The robotic artwork interacts with people under the control of unseen puppeteers. (ABC News: Matt Eaton)
Music began to play as the wooden crates began to move, immediately attracting the attention of children in the near vicinity who were drawn to it like moths to a flame.
- Curiocities art and science installations are dotting the banks of the Brisbane River until April 3
- The pop-up pieces by local and international artists can be explored in a trail by night or day
- Crate Expectations is roaming the South Bank concourse from the State Library to the Brisbane Wheel
This bizarre moving object seemed to respond to their presence as if controlled by some unseen higher power, and held a group of young boys in thrall as its mysteries unfurled.
It’s one of a string of pop-up interactive science, art and technology installations, dubbed Curiocities, that have just appeared along the banks of the Brisbane River at South Bank, the CBD and New Farm.
Crate Expectations is a wonderfully strange little performance piece that will be seen roaming from the State Library to the Brisbane Wheel until April 3.
It looks like nothing more than a bunch of wooden boxes stacked on one another, except that underneath the boxes is a mobile robot controlled by its creators who hover unseen nearby like two conjurers, revealing their tricks one by one with a deft sleight of hand.
One of the boxes opens to reveal a white hand in glass, another reveals an old loudspeaker playing the old tune Happy Days Are Here Again like a radio broadcast from the 1930s.
Finally an old bakelite phone appears inside a box wrapped in red velvet. What else to do but pick it up to hear who’s on the line?
“We really enjoy interrupting people on their travels between point A and point B and snapping them out of that focus and creating an abstract experience that can’t fully be explained,” said co-creator Jesse Stevens.
“It’s not intentionally anything, it’s kind of like a little series of vignettes that dance and play and fire imagination and then leave just as quickly without explanation — to leave them wanting more.”
An old bakelite phone in the Crate Expectations installation attracted an eager crowd. (ABC News: Matt Eaton)
Fellow artist Dean Peterson said kids loved their crate robot, but knowing when to leave was sometimes critical.
“We’ve had doors ripped off the crates. The most adorable little girls can be incredibly strong,” he said.
“We’re like pied pipers, so children will like dance and play behind it into the abyss.”

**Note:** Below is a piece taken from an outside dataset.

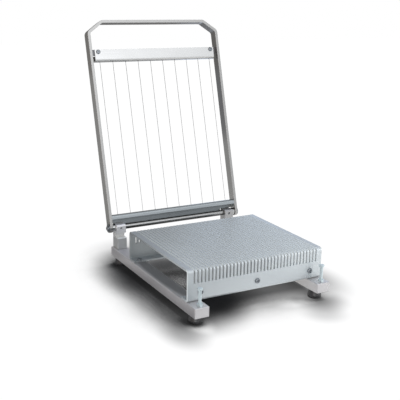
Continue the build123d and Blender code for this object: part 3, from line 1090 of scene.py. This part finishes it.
# %% White background
behind = add_node(
    tree, "ShaderNodeMapRange", {"Value": parts.outputs["Y"], "From Min": 0.1, "From Max": 0.5}
)
mirrored = add_node(
    tree,
    "ShaderNodeMath",
    {0: rays.outputs["Is Glossy Ray"], 1: rays.outputs["Is Transmission Ray"]},
    operation="MAXIMUM",
)
mirrored_behind = add_node(
    tree,
    "ShaderNodeMath",
    {0: mirrored.outputs["Value"], 1: behind.outputs["Result"]},
    operation="MULTIPLY",
)
shown = add_node(
    tree,
    "ShaderNodeMath",
    {0: rays.outputs["Is Camera Ray"], 1: mirrored_behind.outputs["Value"]},
    operation="MAXIMUM",
)
white = add_node(tree, "ShaderNodeBackground", {"Color": linear("#FFFFFF"), "Strength": 1.0})
background = add_node(
    tree,
    "ShaderNodeMixShader",
    {0: shown.outputs["Value"], 1: room.outputs["Background"], 2: white.outputs["Background"]},
)
add_node(tree, "ShaderNodeOutputWorld", {"Surface": background.outputs["Shader"]})
print(world.name, "has", len(tree.nodes), "nodes")

# %% [markdown]
# ## Lamps and cards
#
# One large soft lamp stands in front on the right, a second hangs above, and a
# small one stands low in front on the right. Photographers put grey and white cards
# round polished metal, so that its faces stand out from a white background. Six
# cards stand behind the cutter, one bright card stands in front of it, and five lie
# on the floor. Only reflections show them.

# %% Lamps
def soft_lamp(name, place, target, size, power, colour="#FFFFFF"):
    """A rectangular lamp that faces its target, with its power in watts."""
    data = bpy.data.lights.new(name, "AREA")
    data.shape = "RECTANGLE"
    data.size, data.size_y = size
    data.energy = power
    data.color = linear(colour)[:3]
    lamp = bpy.data.objects.new(name, data)
    bpy.context.scene.collection.objects.link(lamp)
    lamp.location = place
    lamp.rotation_euler = (Vector(target) - Vector(place)).to_track_quat("-Z", "Y").to_euler()
    lamp.visible_glossy = False
    print(name, power, "W")


soft_lamp("front_right_softbox", (1.15, -1.75, 0.95), (0, 0.1, 0.35), (1.3, 1.1), 8.0)
soft_lamp("overhead_softbox", (0.2, -0.3, 2.2), (0, 0, 0), (1.6, 1.6), 11.0, "#D2DEFF")
soft_lamp("low_right_softbox", (0.75, -1.0, 0.28), (0.15, -0.25, 0.03), (0.5, 0.35), 4.5)

# %% Grey cards
behind_y, floor_z = 0.40, 0.001


def grey_card(name, low, high, colour, at=behind_y, flat=False, strength=1.0):
    """A card that only reflections show: upright at one depth, or flat on the floor."""
    paper, tree = new_finish(name.replace("_", " "))
    shine = add_node(tree, "ShaderNodeEmission", {"Color": linear(colour), "Strength": strength})
    add_node(tree, "ShaderNodeOutputMaterial", {"Surface": shine.outputs["Emission"]})
    mesh = bpy.data.meshes.new(name)
    (x0, v0), (x1, v1) = low, high
    corners = [(x0, v0), (x1, v0), (x1, v1), (x0, v1)]
    corners = [(x, v, floor_z) if flat else (x, at, v) for x, v in corners]
    mesh.from_pydata(corners, [], [(0, 1, 2, 3)])
    mesh.materials.append(paper)
    card = bpy.data.objects.new(name, mesh)
    bpy.context.scene.collection.objects.link(card)
    card.visible_camera = card.visible_diffuse = card.visible_shadow = False
    print(name, colour)


grey_card("left_card", (-1.5, 0.0), (-0.18, 0.38), "#B4B4B3")
grey_card("middle_low_card", (-0.18, 0.0), (0.17, 0.20), "#BEBFBF")
grey_card("middle_high_card", (-0.18, 0.20), (0.17, 0.38), "#94969A")
grey_card("right_card", (0.17, 0.0), (1.5, 0.38), "#E2EDFF", strength=1.3)
grey_card("upper_left_card", (-1.5, 0.38), (-0.2, 0.80), "#A09E9C")
grey_card("upper_right_card", (-0.2, 0.38), (1.5, 0.80), "#8A8988")
grey_card(
    "front_left_reflector", (-0.75, 0.05), (-0.15, 0.45), "#FFFFFF", at=-1.0, strength=3.0
)
grey_card("rear_floor_card", (-0.62, 0.14), (-0.17, 0.395), "#858583", flat=True)
grey_card("front_floor_card", (-0.35, -0.62), (0.06, -0.34), "#7C7D7F", flat=True)
grey_card("right_floor_card", (0.06, -0.62), (0.20, -0.34), "#CFD0D2", flat=True)
grey_card("under_table_card", (-0.02, -0.24), (0.115, -0.02), "#FFFFFF", flat=True)
grey_card("rear_plate_card", (-0.11, -0.17), (-0.02, -0.04), "#FFFFFF", flat=True)

# %% [markdown]
# ## Camera
#
# The picture was taken from the front left, a little above the cutter. The camera's
# place, turn and lens were worked out from the cutter's own edges in that picture.

# %% Camera
view_azimuth, view_elevation, view_roll = radians(-29.357), radians(15.545), radians(1.22)
lens_pixels, picture_pixels, sensor_width = 776.8, 400, 36.0
camera_place = Vector((-0.76862, -1.36091, 0.59241))

back = Vector(
    (
        sin(view_azimuth) * cos(view_elevation),
        -cos(view_azimuth) * cos(view_elevation),
        sin(view_elevation),
    )
)
level = (-back).cross(Vector((0, 0, 1))).normalized()
upright = level.cross(-back)
right = level * cos(view_roll) + upright * sin(view_roll)
up = upright * cos(view_roll) - level * sin(view_roll)
turned = Matrix((right, up, back)).transposed().to_4x4()
camera_data = bpy.data.cameras.new("camera")
camera_data.sensor_fit = "HORIZONTAL"
camera_data.sensor_width = sensor_width
camera_data.lens = lens_pixels / picture_pixels * sensor_width
camera = bpy.data.objects.new("camera", camera_data)
bpy.context.scene.collection.objects.link(camera)
camera.matrix_world = Matrix.Translation(camera_place) @ turned
bpy.context.scene.camera = camera
bpy.context.scene.view_settings.view_transform = "Standard"
print("camera at", [round(v, 3) for v in camera_place], "lens", round(camera_data.lens, 1), "mm")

The abyss is one of comprehension — never knowing for sure what you are looking at.
“We’re not part of it. We stand back and we discreetly control the sculpture,” said Peterson.
Stevens said most of their works were robotic.
“But we don’t really call them robots, and the focus isn’t the fact that we’re controlling it, it’s more intended to just be a whimsical object,” he said.
“We might be standing shoulder to shoulder with people enjoying it, but they won’t know it’s us.”
So what can be heard on the phone? Would you believe Gaelic poetry played in reverse?
Another Curiocities piece by Stevens and Peterson, made of timber salvaged from the roller coaster at Melbourne’s Luna Park. (ABC News: Matt Eaton)
Golden spiral lights up shoreline
At the other end of South Bank at River Quay Green, Brisbane artist Adam Gardnir has built his own version of a Fibonacci spiral as a beautiful blend of art and science.
Fibonacci is a number sequence created by starting at zero and one, then adding the last two numbers in the sequence to create the next number.
The sequence, and the mathematical spiral that results from it, can be observed with remarkable frequency in nature and in a surprisingly large number of the world’s most famous art works.
Gardnir said his reading of Curiocities was getting people to physically experience some part of science.
“The areas that interested me the most were actually historical,” Gardnir said.
“Fibonacci is a centuries-old numeric theory. It’s where the golden curve came from.
“You can see the Fibonacci spiral across every generation of artwork and architecture we have on Earth.
“While the discovery of the spiral was around 400 years ago, it’s in everything — it’s in the shells of snails and seashells, it’s in the shape of cyclones, in galaxies.
“It can helix into itself, it can grow and shrink, it’s the way ferns are constructed, the way lyrebird tails are constructed.
“What we’ve got here are these beautiful little pods, like the top of a mushroom, about a metre wide … like little planets in a way, and we’ve put a score of those in a Fibonacci spiral pattern on the ground and they’ll light up and you’ll be able to walk all over them.”